La evolución del lenguaje es imparable. Las palabras se mueven: permanecen y desaparecen, se transforman y resisten; las palabras también se manosean, se embellecen y se ensucian. Respiran, en definitiva, como sólo lo pueden hacer las lenguas vivas; después aparece la RAE, que ordena, jerarquiza y archiva ese universo lingüístico, en una labor (al contrario de lo que se piensa) más propia de un notario que de un fiscal. La lengua la hace el hablante, valga la obviedad, pues es su patrimonio.

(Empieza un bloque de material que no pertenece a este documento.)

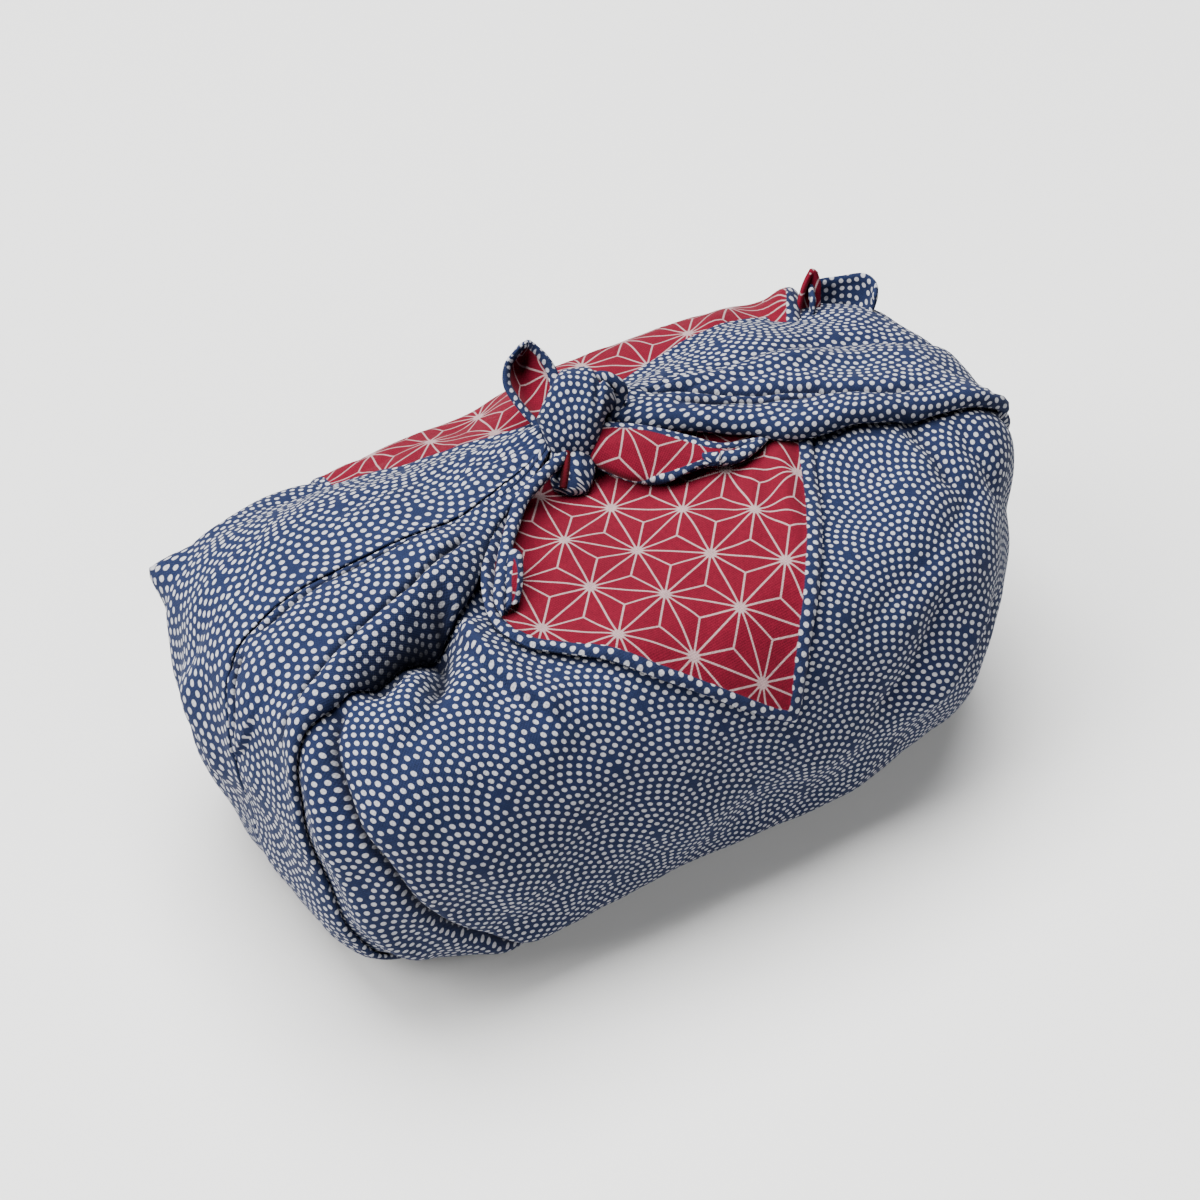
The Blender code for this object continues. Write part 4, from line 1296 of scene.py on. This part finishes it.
CAMERA_AT = (-229.1, -412.07, 443.41)
CAMERA_TARGET = (22.0, 57.6, 0.0)
CAMERA_ROLL = -3.38
CAMERA_LENS = 72.87
FLOOR_REACH = 6.0
FLOOR_COLOUR = (0.415, 0.415, 0.411, 1.0)
WORLD_COLOUR = (0.94, 0.97, 1.0, 1.0)
WORLD_STRENGTH = 0.06
WHITE = (1.0, 1.0, 1.0)
LIGHTS = (  # name, place, target, size, power, colour; in metres and watts
    ("window", (-1.9, 0.3, 1.9), (0, 0, 0.03), 1.6, 150, (1, 0.99, 0.98)),
    ("ceiling", (0, 0.62, 2.75), (0, 0, 0.03), 2.4, 262, WHITE),
    ("floor_fill", (0.5, -2.1, 1.25), (0, 0, 0), 1.6, 66, WHITE),
)


def towards(place, target):
    """The turn of a camera or light at one place that looks at another."""
    return (Vector(target) - Vector(place)).to_track_quat("-Z", "Y")


def add_camera():
    camera = add_object("camera", bpy.data.cameras.new("camera"))
    place, target = to_row_frame(CAMERA_AT), to_row_frame(CAMERA_TARGET)
    turn = towards(place, target).to_matrix() @ Matrix.Rotation(math.radians(CAMERA_ROLL), 3, "Z")
    camera.matrix_world = Matrix.Translation(place) @ turn.to_4x4()
    camera.data.lens = CAMERA_LENS
    camera.data.sensor_width = 36.0
    camera.data.clip_start = 0.01
    bpy.context.scene.camera = camera


def add_floor():
    mesh = bpy.data.meshes.new("floor")
    corners = [(FLOOR_REACH * x, FLOOR_REACH * y, 0) for x, y in ((-1, -1), (1, -1), (1, 1), (-1, 1))]
    mesh.from_pydata(corners, [], [(0, 1, 2, 3)])
    mesh.materials.append(Nodes("pale_floor").finish(Base_Color=FLOOR_COLOUR, Roughness=0.6))
    floor = add_object("floor", mesh)
    return floor


def add_lights(floor):
    """A big soft light to the left, one overhead, and a fill that reaches only the floor."""
    world = bpy.data.worlds.new("studio")
    world.use_nodes = True
    sky = world.node_tree.nodes["Background"].inputs
    sky["Color"].default_value = WORLD_COLOUR
    sky["Strength"].default_value = WORLD_STRENGTH
    bpy.context.scene.world = world
    for name, place, target, size, power, colour in LIGHTS:
        data = bpy.data.lights.new(name, "AREA")
        data.size = size
        data.energy = power
        data.color = colour
        lamp = add_object(name, data)
        lamp.location = place
        lamp.rotation_euler = towards(place, target).to_euler()
    lit = bpy.data.collections.new("floor_only")
    lit.objects.link(floor)
    lamp.light_linking.receiver_collection = lit


add_camera()
add_lights(add_floor())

Sin embargo, ante esta inexorable realidad, hay ocasiones que uno desearía que los nuevos usos no se extiendan porque escasean los argumentos para sostenerlos. Ocurre ahora con ´terrorismo incendiario´, el término que recientemente ha empleado el presidente de Galicia, Alberto Núñez Feijóo, para describir la oleada de fuegos intencionados que golpean el noroeste de la Península. Con esa declaración, Feijóo tal vez buscase remarcar la gravedad de los hechos o quisiera apelar a las emociones para acentuar una conducta abominable, pero por bienintencionadas que sean sus razones tales incendios deliberados (que sepamos hasta la fecha) no son actos de terrorismo: no se prevé que una organización criminal vaya a reivindicar sus atentados por razones ideológicas en su propósito de sembrar el terror. Ocurre igualmente con ´terrorismo machista´, como si violencia machista no fuera suficientemente precisa ni execrable. Tanto empeño en adulterar las palabras puede, incluso, generar el efecto contrario: que suenen impostadas, poco creíbles. Que al final no digan la verdad. Con todo, resultaría paradójico que la expresión cundiera en nuestro país, cuya memoria, por desgracia, sabe muy bien qué significa el terrorismo.